Il grand bargain dell’Onu

di Federico Niglia* – © Il Foglio

La difesa del multilateralismo è stata una delle priorità della politica estera di Massimo D’Alema. Questo governo ha marcato la discontinuità rispetto alla precedente amministrazione riaffermando la centralità delle Nazioni Unite come soggetto erogatore di legittimità internazionale. L’Italia ha inviato oltre duemila soldati al confine tra Israele e Libano nell’ambito della missione Onu Unifil II e ha profuso grandi energie per rilanciare la campagna per la moratoria della pena di morte, coronata da successo.
Questo impegno ha trovato un riconoscimento nell’ampio consenso che ha portato all’elezione dell’Italia a membro non permanente del Consiglio di Sicurezza per il biennio 2007-2008. Nonostante l’aspirazione al potenziamento dell’Onu, gli italiani mantengono una posizione conservatrice sulla riforma dell’organizzazione, e in particolare del Consiglio di sicurezza.

L’Italia ha deciso di opporsi a qualunque ipotesi di riforma che si traduca nell’ampliamento dei membri permanenti, in ossequio a una linea diplomatica assunta sin da quando l’ipotesi di un seggio europeo si rivelò impraticabile. Nel 2004, l’Italia ha esercitato una forte resistenza al tentativo, poi accantonato, di aprire le porte del Consiglio alla Germania.

La questione della riforma dell’Onu va però letta nel più ampio contesto della riforma delle regole del sistema multilaterale, la quale dipende anche dalla ristrutturazione delle istituzioni economiche e finanziarie internazionali (Banca mondiale, Fondo monetario internazionale e Organizzazione internazionale del commercio) e del G8. Un grand bargain sulla riforma dell’intera struttura istituzionale appare estremamente improbabile per la molteplicità degli interessi in gioco. Ciononostante alcuni paesi dell’Unione europea hanno iniziato a prendere la questione seriamente in considerazione.

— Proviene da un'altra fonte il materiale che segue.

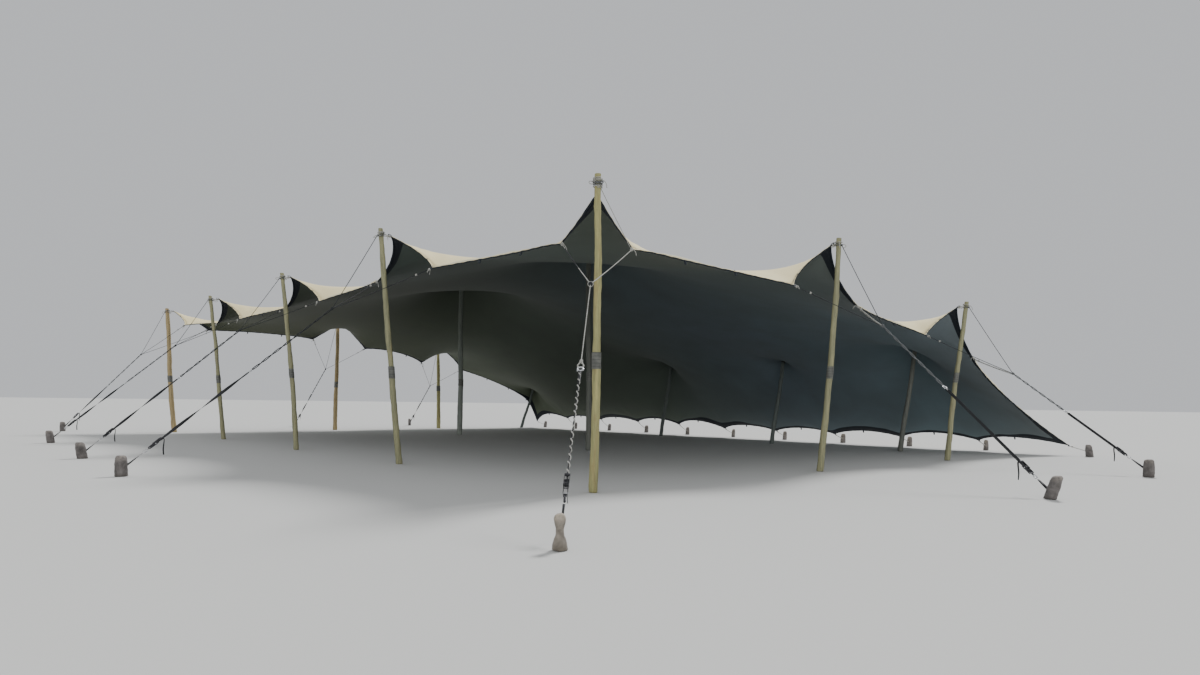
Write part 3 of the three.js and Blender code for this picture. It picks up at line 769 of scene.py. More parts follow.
def swept(path, section, turn, side=None):
    """A closed tube of a section carried and turned along a path: its points, faces and places."""
    across, upward = turning_frames(path, side)
    section = np.asarray(section, float)
    count, sides = len(path), len(section)
    length = lengths_along(path)
    angle = turn(length)
    cos, sin = np.cos(angle)[:, None], np.sin(angle)[:, None]
    x = section[:, 0] * cos - section[:, 1] * sin
    y = section[:, 0] * sin + section[:, 1] * cos
    points = path[:, None, :] + x[..., None] * across[:, None, :] + y[..., None] * upward[:, None, :]
    faces = []
    for k in range(count - 1):
        for s in range(sides):
            t = (s + 1) % sides
            faces.append((k * sides + s, k * sides + t, (k + 1) * sides + t, (k + 1) * sides + s))
    faces.append(tuple(range(sides - 1, -1, -1)))
    faces.append(tuple((count - 1) * sides + s for s in range(sides)))
    round_share = np.tile(np.arange(sides) / sides, count)
    laid = np.stack([np.repeat(length, sides), round_share, np.zeros(count * sides)], 1)
    return points.reshape(-1, 3), faces, laid


def tube_piece(name, tubes, finish_name):
    """Several ropes or straps as one piece."""
    points, faces, laid, start = [], [], [], 0
    for tube_points, tube_faces, tube_laid in tubes:
        points.append(tube_points)
        faces += [tuple(i + start for i in face) for face in tube_faces]
        laid.append(tube_laid)
        start += len(tube_points)
    return mesh_piece(name, np.vstack(points), faces, [finish_name], np.vstack(laid))


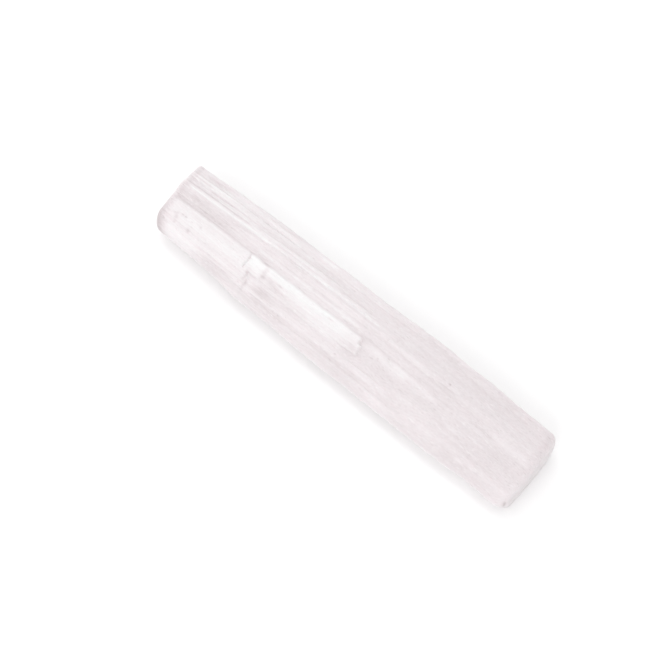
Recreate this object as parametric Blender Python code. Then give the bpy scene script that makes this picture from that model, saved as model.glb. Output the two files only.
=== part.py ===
"""A blade of satin spar, the fibrous kind of selenite (gypsum).

It is one natural piece: a bundle of parallel fibres that has split lengthwise into long flat faces and
narrow steps, with both ends sawn across and worn round. +X runs along the fibres, +Y towards the back of
the blade and +Z up. It lies on its flat underside, with the origin under its middle. Units are metres.
"""

import math
from collections import namedtuple

import bmesh
import bpy
from mathutils import Vector, noise

MM = 0.001

# Driving dimensions of the blade, without the layers that stand on its faces.
LENGTH = 150 * MM
WIDTH = 31 * MM
THICKNESS = 14 * MM

# The long edges of the crystal, in order round the section as seen from its near end (+X), starting under
# the front. Each gives its place at seven sections from the far end to the near end: y as shares of half
# the width and z as shares of the thickness. far_wear and near_wear are how round, in millimetres, the
# sawn ends are worn where the edge meets them.
Edge = namedtuple("Edge", "y z far_wear near_wear")
EDGES = {
    "front_foot": Edge((-0.72, -0.74, -0.74, -0.73, -0.69, -0.65, -0.63), (0,) * 7, 1.6, 1.6),
    "back_foot": Edge((0.46, 0.51, 0.58, 0.62, 0.68, 0.72, 0.71), (0,) * 7, 1.2, 1.8),
    "back_side": Edge(
        (0.70, 0.79, 0.87, 0.90, 0.97, 1.00, 0.99),
        (0.38, 0.42, 0.38, 0.35, 0.36, 0.38, 0.38),
        1.2,
        2.2,
    ),
    "back_crest": Edge(
        (0.67, 0.75, 0.82, 0.85, 0.93, 0.97, 0.96),
        (0.84, 0.86, 0.86, 0.86, 0.84, 0.82, 0.80),
        1.0,
        2.6,
    ),
    "ledge_top": Edge(
        (0.01, 0.10, 0.19, 0.27, 0.30, 0.30, 0.31),
        (0.97, 0.99, 1.00, 0.99, 0.97, 0.94, 0.89),
        1.0,
        1.8,
    ),
    "ledge_foot": Edge(
        (-0.27, -0.19, -0.14, -0.09, -0.03, 0.00, 0.03),
        (0.90, 0.92, 0.93, 0.92, 0.91, 0.89, 0.84),
        1.2,
        1.6,
    ),
    "shoulder": Edge(
        (-0.83, -0.84, -0.82, -0.76, -0.70, -0.65, -0.63),
        (0.82, 0.83, 0.82, 0.82, 0.80, 0.77, 0.71),
        2.3,
        2.2,
    ),
    "front_side": Edge(
        (-0.95, -0.98, -0.98, -0.97, -0.93, -0.88, -0.86),
        (0.46, 0.44, 0.42, 0.41, 0.42, 0.40, 0.38),
        2.8,
        4.2,
    ),
}

# The face that runs from each edge to the next. It is a row of strips, the lengthwise splinters that it
# split along; step is how far in millimetres neighbouring strips stand above or below each other.
Face = namedtuple("Face", "first_edge strips step")
FACES = {
    "underside": Face("front_foot", 2, 0.0),
    "lower_back": Face("back_foot", 3, 0.45),
    "back_face": Face("back_side", 3, 0.40),
    "striped_face": Face("back_crest", 8, 0.55),
    "ledge_face": Face("ledge_top", 3, 0.40),
    "bright_face": Face("ledge_foot", 6, 0.26),
    "front_face": Face("shoulder", 3, 0.40),
    "lower_front": Face("front_side", 3, 0.45),
}
EDGE_BEVEL = 0.30 * MM  # half the width of the worn flat along each long edge
RISER = 0.12 * MM  # half the width of the steep step between two strips
STRIP_WANDER = 0.62  # how far a strip's border strays from even spacing, as a share of the strip
WANDER_REACH = 46 * MM  # length over which it strays
LEVEL_REACH = 24 * MM  # length over which a strip rises and falls
LOWEST = 0.16 * MM  # the deepest that a strip lies below the face
EDGE_SWAY = 0.30 * MM  # how far the long edges stray from straight
SWAY_REACH = 17 * MM  # length over which they stray
LANE_GAP = 3.7  # steps through the random field that keep neighbouring edges, faces and strips unlike
ROW_GAP = 1.9

# Layers left standing on a face, each over some of its strips, in millimetres: where it starts and ends
# along X on each strip in turn, so that its broken ends are stepped, how far it stands out, and the length
# over which its ends run out, from a clean break to a long feather edge.
Layer = namedtuple("Layer", "face strips starts ends height run")
CLEAN = 1.0
SPLAYED = 3.0
FEATHER = 9.0
LAYERS = (
    Layer("bright_face", (0, 1, 2), (-90, -90, -90), (-39.5, -39.6, -39.4), 0.50, CLEAN),
    Layer("bright_face", (3,), (-90,), (-36.6,), 0.50, CLEAN),
    Layer("bright_face", (4,), (-90,), (-35.2,), 0.28, CLEAN),
    Layer("bright_face", (5,), (-90,), (-54,), 0.28, FEATHER),
    Layer("bright_face", (0, 1, 2), (-38.8, -38.9, -38.7), (7.2, 8.6, 9.2), 0.50, CLEAN),
    Layer("bright_face", (3,), (-32.0,), (1.0,), 0.40, FEATHER),
    Layer("bright_face", (4, 5), (-34.6, -32.8), (3.0, 24.0), 0.26, SPLAYED),
    Layer("striped_face", (0, 1), (-26, -40), (40, 24), 0.20, FEATHER),
    Layer("striped_face", (3,), (-90,), (-22,), 0.34, FEATHER),
    Layer("striped_face", (5, 6), (-63, -70), (-8, 4), 0.34, FEATHER),
    Layer("ledge_face", (0,), (-64,), (34,), 0.30, FEATHER),
    Layer("front_face", (0, 1), (-90, -90), (-53, -56), 0.40, FEATHER),
    Layer("front_face", (1, 2), (-30, -42), (38, 30), 0.34, FEATHER),
    Layer("back_face", (1, 2), (-40, -48), (52, 36), 0.45, FEATHER),
    Layer("lower_back", (0, 1), (-64, -52), (-6, 8), 0.50, FEATHER),
    Layer("lower_front", (0, 1), (-40, -26), (56, 40), 0.45, FEATHER),
)

# The sawn ends, in millimetres. The far end is cut askew, and FAR_SKEW is how much further back its front
# corner stands than its back one. The near end is worn to a low crown at y = NEAR_CROWN, which stands
# NEAR_SHORT back from half the length, and it falls away from there by NEAR_BOW in half the width.
FAR_SKEW = 3.2
NEAR_CROWN = -4.0
NEAR_SHORT = 0.7
NEAR_BOW = 0.9

PITCH = 3.4 * MM  # between sections along the plain length
MERGE = 0.45 * MM  # sections closer together than this become one
WEAR_SECTIONS = 6  # sections that follow the rounding of each end
RELIEF_FADE = 3.5 * MM  # length over which the strips fade out towards an end
HEART = 0.45  # height of the point that the ends are worn in towards, as a share of the thickness
CREASE = math.radians(16)  # edges sharper than this stay crisp in shading

STONE_COLOUR = (0.86, 0.81, 0.82, 1.0)
STONE_ROUGHNESS = 0.38


def smooth(value):
    """Ease from 0 to 1 as value goes from 0 to 1, and stay there outside."""
    value = min(1.0, max(0.0, value))
    return value * value * (3 - 2 * value)


def along(values, share):
    """A smooth curve through evenly spaced values, read at share, from -1 at the first to 1 at the last."""
    place = (share + 1) / 2 * (len(values) - 1)
    index = min(int(place), len(values) - 2)
    t = place - index
    before = values[max(index - 1, 0)]
    start, end = values[index], values[index + 1]
    after = values[min(index + 2, len(values) - 1)]
    leave, arrive = (end - before) / 2, (after - start) / 2
    bend = leave + arrive + 2 * (start - end)
    return start + leave * t + (end - start - leave - bend) * t * t + bend * t**3


def drift(x, reach, lane, row):
    """A random value, about -1 to 1, that changes slowly along the blade and differs by lane and row."""
    return noise.noise(Vector((x / reach, (lane + 0.5) * LANE_GAP, (row + 0.5) * ROW_GAP)))


def edge_point(name, share):
    """(y, z) of a long edge at a share of half the length, with its slight sway. The feet stay level."""
    edge = EDGES[name]
    number = list(EDGES).index(name)
    x = share * LENGTH / 2
    y = along(edge.y, share) * WIDTH / 2
    z = along(edge.z, share) * THICKNESS
    y += EDGE_SWAY * drift(x, SWAY_REACH, number, 0)
    if z > 0:
        z += EDGE_SWAY * drift(x, SWAY_REACH, number, 1)
    return Vector((y, z))


def strip_level(name, strip, x):
    """How far a strip of a face stands out at x, from its own rise and fall and from the layers on it."""
    face = FACES[name]
    number = list(FACES).index(name)
    level = face.step * MM * drift(x, LEVEL_REACH, number, strip)
    for layer in LAYERS:
        if layer.face == name and strip in layer.strips:
            place = layer.strips.index(strip)
            rise = smooth((x / MM - layer.starts[place]) / layer.run + 0.5)
            drop = smooth((layer.ends[place] - x / MM) / layer.run + 0.5)
            level += layer.height * MM * rise * drop
    return max(level, -LOWEST)


def strip_borders(name, x):
    """Where a face's strips meet at x, as shares of its width from 0 to 1."""
    count = FACES[name].strips
    number = list(FACES).index(name)
    inner = [(k + STRIP_WANDER * drift(x, WANDER_REACH, number, k)) / count for k in range(1, count)]
    return [0.0, *inner, 1.0]


def face_points(name, share):
    """(point, wear far, wear near) for the two lines of each strip of a face, across one section."""
    names = list(EDGES)
    first = FACES[name].first_edge
    last = names[(names.index(first) + 1) % len(names)]
    start, end = edge_point(first, share), edge_point(last, share)
    across = end - start
    outward = Vector((across.y, -across.x)).normalized()
    x = share * LENGTH / 2
    fade = smooth((1 - abs(share)) * LENGTH / 2 / RELIEF_FADE)
    borders = strip_borders(name, x)
    points = []
    for strip, (low, high) in enumerate(zip(borders, borders[1:])):
        level = strip_level(name, strip, x) * fade
        low_gap = EDGE_BEVEL if low == 0 else RISER
        high_gap = EDGE_BEVEL if high == 1 else RISER
        for place in (low + low_gap / across.length, high - high_gap / across.length):
            far = EDGES[first].far_wear * (1 - place) + EDGES[last].far_wear * place
            near = EDGES[first].near_wear * (1 - place) + EDGES[last].near_wear * place
            points.append((start + across * place + outward * level, far * MM, near * MM))
    return points


def worn(point, wear, from_end):
    """The point drawn in towards the heart of the section where the worn end rounds off."""
    if from_end >= wear:
        return point
    inset = wear - math.sqrt(wear**2 - (wear - from_end) ** 2)
    heart = Vector((0, THICKNESS * HEART))
    spoke = point - heart
    return heart + spoke * (1 - inset / spoke.length)


def lengthwise(share, y):
    """x at a share of half the length, between the two sawn ends."""
    half = LENGTH / 2
    far = FAR_SKEW * MM * (EDGES["back_side"].y[0] * WIDTH / 2 - y) / WIDTH - half
    near = half - NEAR_SHORT * MM - NEAR_BOW * MM * ((y - NEAR_CROWN * MM) / (WIDTH / 2)) ** 2
    return far + (near - far) * (share + 1) / 2


def section(share):
    """One closed ring of points round the blade, as (x, y, z), at a share of half the length."""
    from_end = (1 - abs(share)) * LENGTH / 2
    ring = []
    for name in FACES:
        for point, far_wear, near_wear in face_points(name, share):
            y, z = worn(point, far_wear if share < 0 else near_wear, from_end)
            ring.append((lengthwise(share, y), y, max(z, 0.0)))
    return ring


def section_shares():
    """Shares of half the length at which the sections lie: even along the blade, close where a layer
    breaks off cleanly, and following the rounding at both ends."""
    half = LENGTH / 2
    wear = max(max(edge.far_wear, edge.near_wear) for edge in EDGES.values()) * MM
    plain = half - wear
    places = []
    for layer in LAYERS:
        if layer.run == CLEAN:
            for x in (*layer.starts, *layer.ends):
                places += [(x - CLEAN / 2) * MM, (x + CLEAN / 2) * MM]
    places = [-plain, plain, *(x for x in places if abs(x) < plain)]
    kept = []
    for x in sorted(places):
        if kept and x - kept[-1] < MERGE:
            continue
        if kept:
            gaps = max(1, round((x - kept[-1]) / PITCH))
            start = kept[-1]
            kept += [start + (x - start) * k / gaps for k in range(1, gaps)]
        kept.append(x)
    rounding = [wear * (1 - math.cos(math.pi / 2 * k / WEAR_SECTIONS)) for k in range(WEAR_SECTIONS)]
    ends = [half - depth for depth in rounding]
    return [x / half for x in (*(-x for x in ends), *kept, *reversed(ends))]


def loft(name, rings):
    """A closed mesh object through rings of points, capped flat at both ends."""
    mesh = bmesh.new()
    loops = [[mesh.verts.new(point) for point in ring] for ring in rings]
    count = len(loops[0])
    for loop, following in zip(loops, loops[1:]):
        for k in range(count):
            after = (k + 1) % count
            mesh.faces.new((loop[k], loop[after], following[after], following[k]))
    mesh.faces.new(loops[0])
    mesh.faces.new(loops[-1])
    bmesh.ops.recalc_face_normals(mesh, faces=mesh.faces)
    data = bpy.data.meshes.new(name)
    mesh.to_mesh(data)
    mesh.free()
    data.shade_smooth()
    data.set_sharp_from_angle(angle=CREASE)
    return bpy.data.objects.new(name, data)


def stone_material():
    """Milky white fibrous gypsum with a silky surface."""
    material = bpy.data.materials.new("satin_spar")
    material.use_nodes = True
    shader = material.node_tree.nodes["Principled BSDF"]
    shader.inputs["Base Color"].default_value = STONE_COLOUR
    shader.inputs["Roughness"].default_value = STONE_ROUGHNESS
    shader.inputs["Metallic"].default_value = 0.0
    return material


def main():
    for leftover in list(bpy.data.objects):
        bpy.data.objects.remove(leftover)
    parts = bpy.data.collections.new("selenite_crystal_blade")
    bpy.context.scene.collection.children.link(parts)
    blade = loft("selenite_blade", [section(share) for share in section_shares()])
    blade.data.materials.append(stone_material())
    parts.objects.link(blade)


main()
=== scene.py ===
"""A selenite crystal blade: one long stick of satin spar, lying on its flat underside on a pale table.

+X runs along the fibres from the narrow far end to the wider and thinner near end, +Y towards the back and
+Z up. The shape is worked out in millimetres and written in metres.
"""

import math
import random
from collections import namedtuple

import bpy
import numpy as np
from mathutils import Matrix, Vector, noise


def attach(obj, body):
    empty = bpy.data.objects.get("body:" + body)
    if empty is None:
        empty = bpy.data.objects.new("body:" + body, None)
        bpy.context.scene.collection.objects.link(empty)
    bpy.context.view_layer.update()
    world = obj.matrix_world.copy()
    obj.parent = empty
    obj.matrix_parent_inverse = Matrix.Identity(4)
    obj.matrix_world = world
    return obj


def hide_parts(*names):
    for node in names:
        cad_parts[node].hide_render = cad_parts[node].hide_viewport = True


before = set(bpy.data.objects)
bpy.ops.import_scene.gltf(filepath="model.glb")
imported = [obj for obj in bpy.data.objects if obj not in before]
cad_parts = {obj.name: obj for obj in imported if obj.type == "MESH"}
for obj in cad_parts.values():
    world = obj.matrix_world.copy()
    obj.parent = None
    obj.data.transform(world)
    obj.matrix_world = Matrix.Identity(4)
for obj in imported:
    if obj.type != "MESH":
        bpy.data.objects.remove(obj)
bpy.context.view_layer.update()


# ----------------------------------------------------------------------------------------------------------
# The stick: its long edges. Satin spar is a bundle of parallel gypsum fibres, and it splits along them, so
# the long edges and the faces between them run nearly straight from one sawn end to the other.
# ----------------------------------------------------------------------------------------------------------

MM = 0.001
LENGTH = 150.0
WIDTH = 31.0
THICKNESS = 14.0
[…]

Facendo proprio il richiamo europeo al “multilateralismo efficace”, Nicolas Sarkozy sta concentrando la propria attenzione sulle istituzioni finanziarie internazionali. Dopo essersi battuto per la nomina di Dominique Strauss-Kahn a direttore esecutivo del Fondo monetario internazionale, il presidente francese ha preso posizione sui problemi che oggi affliggono l’economia mondiale, dal cambio euro-dollaro agli squilibri del commercio internazionale. In Germania Angela Merkel ha riaffermato, senza giri di parole, la responsabilità globale di Berlino. Questo si è tradotto in un’iniziativa diplomatica volta a favorire la partecipazione e il consenso dei paesi emergenti al riassetto del sistema multilaterale e nel rilancio della candidatura tedesca al seggio permanente in Consiglio di sicurezza.

A oggi le singole iniziative diplomatiche non sembrano convergere verso una comune piattaforma europea. Se però il trattato di Lisbona dovesse avere buona sorte, l’Unione europea potrebbe intervenire sui grandi dossier globali con maggiore incisività, e questo potrebbe favorire la definizione di una posizione comune sulla riforma delle istituzioni internazionali. La posizione italiana, così chiara e articolata sull’Onu, è oggi poco definita rispetto ai problemi di riforma delle altre istituzioni internazionali e in genere rispetto alla questione della governance multilaterale. La colpa non è attribuibile né al governo uscente né al precedente, quanto al disinteresse, tipicamente italiano, per le questioni di rilevanza non immediata e diretta per il paese.

L’Italia, che del rafforzamento delle prerogative di politica estera dell’Ue si è fatta paladina, rischia, paradossalmente, di essere vittima della nuova politica europea. In mancanza di una posizione propria sui temi globali, l’Italia rischia infatti di trovarsi costretta a intervenire sulle proposte avanzate dagli altri partner europei, con scarsi margini per variarne l’impostazione e la strategia. Non è certamente una prospettiva allettante, soprattutto se si vuole evitare che quanto finora fatto dalla nostra diplomazia in sede Onu e altrove vada perduto.

* Federico Niglia, dottore di ricerca in Storia d’Europa, è assegnista di ricerca presso la LUISS Guido Carli e Associate Fellow dell’Istituto Affari Internazionali (IAI). I suoi principali interessi di ricerca riguardano la politica estera italiana e i rapporti italo-tedeschi.